To those of you who have told me by PM that you are getting friends to vote, and to my own Jean Anne, organizer, Chicago style, many thanks, _*BUT*_ do you know the difference between process and outcome problem solving? In the former, you say, "Well, I tried my best, so that should be good enough." In the latter you say, "If I achieve my desired outcome (in this case, to get Vera's initiative into the top ten of the Pepsi list) then I shall have succeeded. If not, I shall have failed." At the moment we are *failing*. By tomorrow (5 more mins for me!) I shall have three ways in which to increase our voting power and shall post them here. What else will_ you_ do to help (of course, we know that you are already voting early and often for this worthy cause of a fellow member!)?


----------



## Katnapper (Feb 16, 2010)

Let's just say about 6 more of my old email accounts voted.  They have been resurrected from the dead and will be voting daily. h34r:


----------



## PhilinYuma (Feb 16, 2010)

Katnapper said:


> Let's just say about 6 more of my old email accounts voted.  They have been resurrected from the dead and will be voting daily. h34r:


And once again, Ms. Katt forestalls one of my brilliant ideas!  So now I have to come up with another idea to make up the promised three.

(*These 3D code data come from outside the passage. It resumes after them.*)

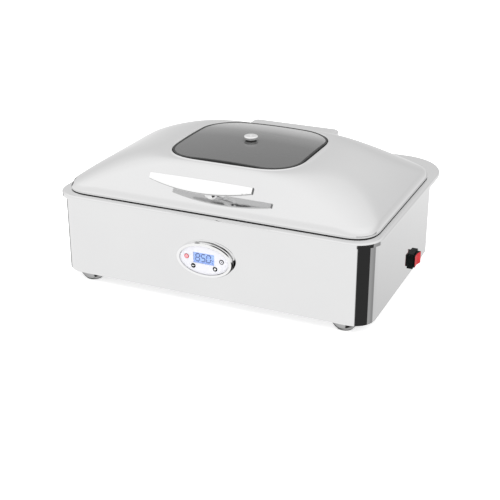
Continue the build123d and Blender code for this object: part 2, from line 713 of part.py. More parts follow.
def handle_bar():
    """Lens-shaped bar: nearly straight above, bellied below, flat-cut ends."""
    top = ThreePointArc((-BAR_HALF_L, BAR_TOP), (0, BAR_TOP + 0.8), (BAR_HALF_L, BAR_TOP))
    low = ThreePointArc((BAR_HALF_L, BAR_END_LOW), (0, BAR_MID_LOW), (-BAR_HALF_L, BAR_END_LOW))
    ends = [Line((side * BAR_HALF_L, BAR_TOP), (side * BAR_HALF_L, BAR_END_LOW)) for side in (-1, 1)]
    bar = extrude(make_face(top + low + ends), amount=BAR_T)
    long_edges = bar.edges().filter_by(GeomType.CIRCLE)
    bar = fillet(long_edges, 2.6)
    bar = Pos(0, 0, HANDLE_STANDOFF - BAR_T) * bar
    return HANDLE * (bar - rod(3.0, 0, HANDLE_STANDOFF - 4))


def handle_post():
    """Turned post: wide foot, waisted stem, flared head under the bar."""
    head = HANDLE_STANDOFF - BAR_T
    outline = Polyline((3.05, -2), (12, -2), (12, 3.5), (9, 7.0))
    waist = Spline((9, 7.0), (7, 22), (8.8, head))
    close = Polyline((8.8, head), (3.05, head), (3.05, -2))
    post = revolve(Plane.XZ * make_face(outline + waist + close), Axis.Z)
    return HANDLE * post - lid_form(0, 0)


def handle_screw():
    """Machine screw from inside the lid through a wide washer and the post into the bar."""
    low = -3.7
    screw = Pos(0, 0, low) * Rot(180, 0, 0) * pan_screw(2.95, HANDLE_STANDOFF - 4.5 - low, 6, 3.5)
    washer = rod(11, low + 0.05, low + 1.5) - rod(3.0, -10, 5)
    return group([HANDLE * screw, HANDLE * washer])


# --- hinge -----------------------------------------------------------------------------

def hinge_base():
    """Foot plate on the rear ledge with two pairs of upright knuckles."""
    plate = block(2 * 80, 38, 2.2, (0, 223, RIM_Z1 + 1.1))
    base = plate
    for side in (-1, 1):
        for low, high in ROOT_KNUCKLES:
            middle = side * (low + high) / 2
            base += rod_x(KNUCKLE_R, middle - 8, middle + 8, HINGE_Y, HINGE_Z)
            base += block(16, 9, HINGE_Z - RIM_Z1, (middle, HINGE_Y + 3, (HINGE_Z + RIM_Z1) / 2))
    base -= rod_x(PIN_R, -100, 100, HINGE_Y, HINGE_Z)
    for x, y in hinge_screw_places():
        base -= rod(2.6, 160, 180, x, y)
        base -= Pos(x, y, RIM_Z1 + 2.2 - 1.2) * Cone(2.6, 5.2, 2.4)
    return base


def hinge_backing_plate():
    plate = block(2 * 80, 26, 2, (0, HINGE_SCREW_Y, RIM_Z1 - SHEET - 1))
    for x, y in hinge_screw_places():
        plate -= rod(2.6, 160, 180, x, y)
    return plate


def hinge_screws():
    z = RIM_Z1 + 2.2
    screw = rod(2.5, z - 16, z - 1) + Pos(0, 0, z - 1.2) * Cone(2.5, 4.9, 2.2)
    nut = Pos(0, 0, RIM_Z1 - SHEET - 2 - 4) * hex_nut(8, 4, 2.5)
    return group([Pos(x, y, 0) * piece for x, y in hinge_screw_places() for piece in (screw, nut)])


def hinge_pin():
    return rod_x(PIN_R, -PIN_HALF_L, PIN_HALF_L, HINGE_Y, HINGE_Z)


def pin_caps():
    """Press-on caps that keep the pin in its knuckles."""
    caps = []
    for side in (-1, 1):
        cap = rod_x(6.5, 73, PIN_HALF_L + 2, HINGE_Y, HINGE_Z)
        cap -= rod_x(PIN_R, 60, PIN_HALF_L, HINGE_Y, HINGE_Z)
        caps.append(cap if side > 0 else mirror(cap, Plane.YZ))
    return group(caps)


def hinge_arms():
    """Two steel arms from the back of the lid to the hinge pin."""
    arms = []
    for side in (-1, 1):
        middle = side * (LID_KNUCKLE[0] + LID_KNUCKLE[1]) / 2
        arm = rod_x(KNUCKLE_R, middle - 7.6, middle + 7.6, HINGE_Y, HINGE_Z)
        arm += block(15.2, 46, 9, (middle, HINGE_Y - 23, HINGE_Z))
        arm -= rod_x(PIN_R + 0.05 + 2.0, -100, 100, HINGE_Y, HINGE_Z)
        arms.append(arm - lid_form(0, 0))
    return group(arms)


def hinge_bushes():
    """Plain bearing in each lid arm, running on the pin."""
    bushes = []
    for side in (-1, 1):
        middle = side * (LID_KNUCKLE[0] + LID_KNUCKLE[1]) / 2
        bush = rod_x(PIN_R + 2.05, middle - 7.6, middle + 7.6, HINGE_Y, HINGE_Z)
        bushes.append(bush - rod_x(PIN_R + 0.05, -100, 100, HINGE_Y, HINGE_Z))
    return group(bushes)


def hood_block(half_w, front_y, rear_y, z0, z1, corner_r, top_r):
    body = block(2 * half_w, rear_y - front_y, z1 - z0, (0, (rear_y + front_y) / 2, (z1 + z0) / 2))
    body = fillet(body.edges().filter_by(Axis.Z).group_by(Axis.Y)[-1], corner_r)
    top = body.faces().sort_by(Axis.Z)[-1].edges()
    return fillet(top.filter_by_position(Axis.Y, front_y + 1, rear_y + 1), top_r)


def hinge_hood():
    """Sheet cover over the hinge: flat top, rounded rear and ends, cut to the lid's slope."""
    front_y = 120.0
    outer = hood_block(HOOD_HALF_W, front_y, HOOD_REAR_Y, HOOD_LOW_Z, HOOD_TOP_Z, 12, 6)
    inner = hood_block(HOOD_HALF_W - HOOD_T, front_y - 10, HOOD_REAR_Y - HOOD_T, 0, HOOD_TOP_Z - HOOD_T,
                       12 - HOOD_T, 6 - HOOD_T)
    return outer - inner - lid_form(0, 0)


def lid_seal():
    """Thin strip inside the lid's lip, just clear of the rim."""
    width = 2 * (LID_HALF_W - LID_WALL_IN)
    depth = LID_FRONT + LID_BACK - 2 * LID_WALL_IN
    centre = (LID_BACK - LID_FRONT) / 2
    ring = prism(width, depth, LID_R - LID_WALL_IN, RIM_Z1 + GAP, LID_EDGE_Z + 2.2, centre)
    ring -= prism(width - 10, depth - 10, LID_R - LID_WALL_IN - 5, 0, 200, centre)
    return ring


# --- everything ------------------------------------------------------------------------

def build():
    """Every piece by node name, in the housing's frame."""
    makers = [
        housing_wrap, base_plate, housing_screws, foot_screws, water_basin, tray_wall,
        tray_floor, heater_plate, heating_element, element_clamps, heat_shield, insulation_blanket,
        temperature_sensor, thermal_cutout, power_board, board_standoffs, board_screws, transformer,
        terminal_block, internal_wiring, earth_stud, control_bezel, bezel_gasket, bezel_nuts,
        face_plate, display_window, lcd_module, control_board, switch_body, switch_terminals, rocker,
        power_inlet, inlet_pins, lid_shell, window_glass, window_gasket,
        steam_vent_knob, vent_seal, vent_nut, handle_bar, handle_post, handle_screw, lid_seal,
        hinge_hood, hinge_arms, hinge_bushes, hinge_base, hinge_pin, pin_caps, hinge_backing_plate,
        hinge_screws,
    ]
    pieces = {maker.__name__: maker() for maker in makers}
    for name, place in BUTTONS.items():
        pieces["button_" + name] = touch_button(place)
    places = corners(FOOT_X, FOOT_Y)
    for name, (x, y) in zip(("front_left", "front_right", "back_left", "back_right"), places):
        pieces["foot_cup_" + name] = Pos(x, y, 0) * foot_cup()
    pieces["foot_pads"] = group([Pos(x, y, 0) * foot_pad() for x, y in places])
    return pieces


def frame_middle(pieces):
    """Middle of the whole object's box, in the housing's frame."""
    boxes = [shape.bounding_box() for shape in pieces.values()]
    x = (min(box.min.X for box in boxes) + max(box.max.X for box in boxes)) / 2
    y = (min(box.min.Y for box in boxes) + max(box.max.Y for box in boxes)) / 2
    return x, y


def main():
    os.makedirs("parts", exist_ok=True)
    pieces = build()
    x, y = frame_middle(pieces)
    for name, shape in pieces.items():
        export_step(Pos(-x, -y, 0) * shape, "parts/" + name + ".step")


if __name__ == "__main__":
    main()
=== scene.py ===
import json
from math import cos, pi, radians, sin

import bmesh
import bpy
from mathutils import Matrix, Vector


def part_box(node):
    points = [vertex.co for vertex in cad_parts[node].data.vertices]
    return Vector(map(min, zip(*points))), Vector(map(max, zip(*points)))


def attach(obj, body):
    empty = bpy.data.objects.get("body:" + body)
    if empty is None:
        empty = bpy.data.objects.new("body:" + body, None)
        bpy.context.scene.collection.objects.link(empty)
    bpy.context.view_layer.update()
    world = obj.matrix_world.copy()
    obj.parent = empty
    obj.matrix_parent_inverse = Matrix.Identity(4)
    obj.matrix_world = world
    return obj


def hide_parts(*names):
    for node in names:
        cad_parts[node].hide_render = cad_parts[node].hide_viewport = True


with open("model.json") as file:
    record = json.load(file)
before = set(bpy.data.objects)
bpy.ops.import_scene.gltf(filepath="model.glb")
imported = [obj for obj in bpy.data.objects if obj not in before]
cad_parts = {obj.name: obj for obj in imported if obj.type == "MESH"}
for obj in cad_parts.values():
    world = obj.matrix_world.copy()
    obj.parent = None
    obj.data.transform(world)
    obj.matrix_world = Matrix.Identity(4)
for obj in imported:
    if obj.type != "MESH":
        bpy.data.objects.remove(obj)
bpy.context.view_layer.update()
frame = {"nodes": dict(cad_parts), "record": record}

# Hot stone heater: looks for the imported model. Metres, +Z up, the control panel faces -Y.

MM = 0.001


# --- places read from the frame ---------------------------------------------------

def box_middle(node):
    low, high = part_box(node)
    return (Vector(low) + Vector(high)) / 2


HOUSING_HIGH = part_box("housing_wrap")[1]
HOUSING_MID = box_middle("housing_wrap")
LID_LOW, LID_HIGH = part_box("lid_shell")
LID_MID = box_middle("lid_shell")
WINDOW_MID = box_middle("window_gasket")
PANEL_LOW, PANEL_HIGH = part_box("control_bezel")
PANEL_MID = box_middle("control_bezel")


# --- camera -----------------------------------------------------------------------

CAMERA_AZIMUTH = radians(24.08)
CAMERA_ELEVATION = radians(23.81)
CAMERA_DISTANCE = 2.0404
CAMERA_LENS = 76.37
CAMERA_ASIDE = 2.76 * MM        # the aim is this far left of the housing's middle
CAMERA_AIM_Z = 30.85 * MM
CAMERA_TARGET = Vector((HOUSING_MID.x - CAMERA_ASIDE, HOUSING_MID.y, CAMERA_AIM_Z))


def add_camera():
    data = bpy.data.cameras.new("camera")
    data.lens = CAMERA_LENS
    data.sensor_width = 36.0
    data.clip_start = 0.05
    data.clip_end = 50.0
    camera = bpy.data.objects.new("camera", data)
    bpy.context.scene.collection.objects.link(camera)
    level = cos(CAMERA_ELEVATION)
    back = Vector((sin(CAMERA_AZIMUTH) * level, -cos(CAMERA_AZIMUTH) * level, sin(CAMERA_ELEVATION)))
    camera.location = CAMERA_TARGET + back * CAMERA_DISTANCE
    camera.rotation_mode = "QUATERNION"
    camera.rotation_quaternion = (-back).to_track_quat("-Z", "Y")
    bpy.context.scene.camera = camera


# --- node helpers -----------------------------------------------------------------

EVEN = (1.0, 1.0, 1.0)
NOISE_MIDDLE = (0.3, 0.7)


def new_material(name):
    material = bpy.data.materials.new(name)
    material.use_nodes = True
    tree = material.node_tree
    return material, tree, tree.nodes["Principled BSDF"]


def set_sockets(shader, **values):
    for name, value in values.items():
        shader.inputs[name.replace("_", " ")].default_value = value


def rgba(red, green, blue):
    return (red, green, blue, 1.0)


def grey(level):
    return rgba(level, level, level)


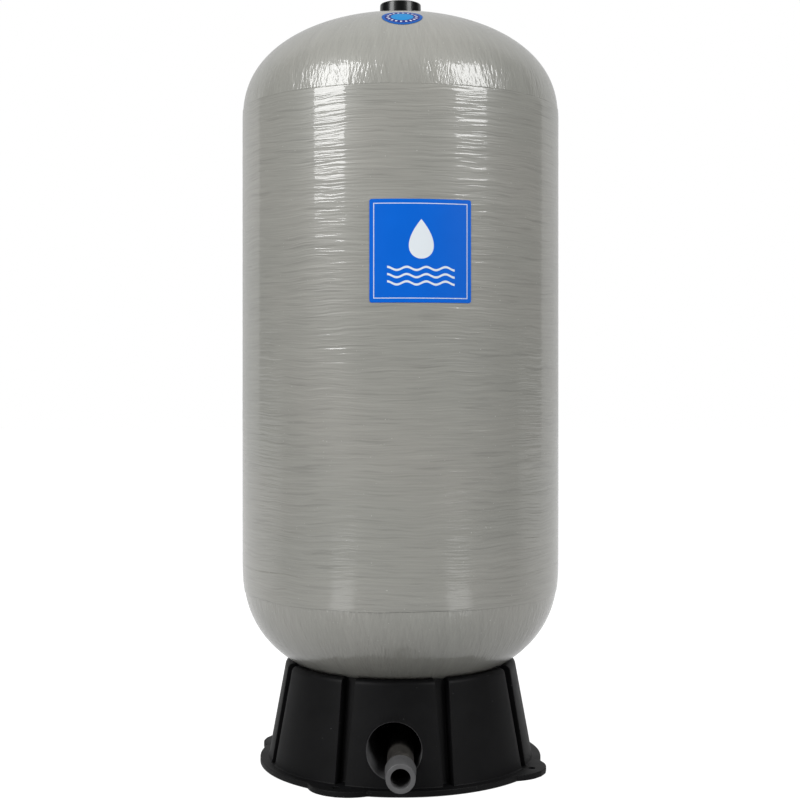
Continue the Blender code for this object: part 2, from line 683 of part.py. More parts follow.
def core_top():
    return STEM_TOP - 2 * SEAT_GAP


def core_foot():
    return core_top() - CORE_LENGTH


def make_valve_core(parent):
    outer = CORE_BORE - SEAT_GAP
    inner = outer - CORE_WALL
    profile = [(inner, core_foot()), (outer, core_foot()), (outer, core_top()), (inner, core_top())]
    core = turned("valve_core", profile, parent, VALVE_STEPS)
    set_finish(core, BRASS, 0.35, 1.0)


def make_valve_pin(parent):
    """The pin and the poppet that it carries under the core's seat."""
    top = STEM_TOP - SEAT_GAP
    poppet_top = core_foot() - SEAT_GAP
    poppet_foot = poppet_top - POPPET_THICKNESS
    profile = [(0, top), (PIN_RADIUS, top), (PIN_RADIUS, poppet_top), (POPPET_RADIUS, poppet_top),
               (POPPET_RADIUS, poppet_foot), (PIN_RADIUS, poppet_foot), (PIN_RADIUS, top - PIN_LENGTH),
               (0, top - PIN_LENGTH)]
    pin = turned("valve_pin", profile, parent, VALVE_STEPS)
    set_finish(pin, STEEL, 0.3, 1.0)


def make_valve_spring(parent):
    """A coil between the bore's ledge and the poppet."""
    foot = SPRING_LEDGE + SEAT_GAP + SPRING_WIRE
    top = core_foot() - SEAT_GAP - POPPET_THICKNESS - SEAT_GAP - SPRING_WIRE
    per_turn = 8
    count = round(SPRING_TURNS * per_turn)
    bm = bmesh.new()
    rings = []
    for step in range(count + 1):
        angle = math.tau * step / per_turn
        height = foot + (top - foot) * step / count
        ring = []
        for side in range(4):
            around = math.tau * side / 4
            radius = SPRING_RADIUS + SPRING_WIRE * math.cos(around)
            ring.append(bm.verts.new((radius * math.cos(angle), radius * math.sin(angle),
                                      height + SPRING_WIRE * math.sin(around))))
        rings.append(ring)
    for ring, after in zip(rings, rings[1:]):
        for side in range(4):
            far = (side + 1) % 4
            bm.faces.new((ring[side], ring[far], after[far], after[side]))
    bm.faces.new(rings[0])
    bm.faces.new(rings[-1])
    spring = add_object("valve_spring", bm, parent)
    set_finish(spring, STEEL, 0.3, 1.0)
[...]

1) Many Email services will let you register more than one account. Since these are throw aways, simply use the same user name and password as the original, but insert a "1" after, say, the second letter of both addy and password, then a "2" for the next one and so on. This is the only way by which I can remember the dummies!

2) You are on Facebook, right? Of course you are, so enter this initiative onto your page (top right on the Pepsi addy). Very easy to do and a way of getting yr message to like-minded friends.

3)Next time you go to yr favorite pet store (today/tomorrow would be good), get permission to post one of those "tear-off" signs advertising the initiative. Instead of a tear-off phone number, write the Email addy.

And away we go!


----------



## PhilinYuma (Feb 17, 2010)

We're at 20, so some folks are working hard! Come on you California guys, bring us into the teens, tonight!


----------



## vera_renczi (Feb 17, 2010)

Yay!!


----------



## vera_renczi (Feb 17, 2010)

Oh. I spoke too soon. We fell back down to 22nd. And I voted with six different e-mails today.


----------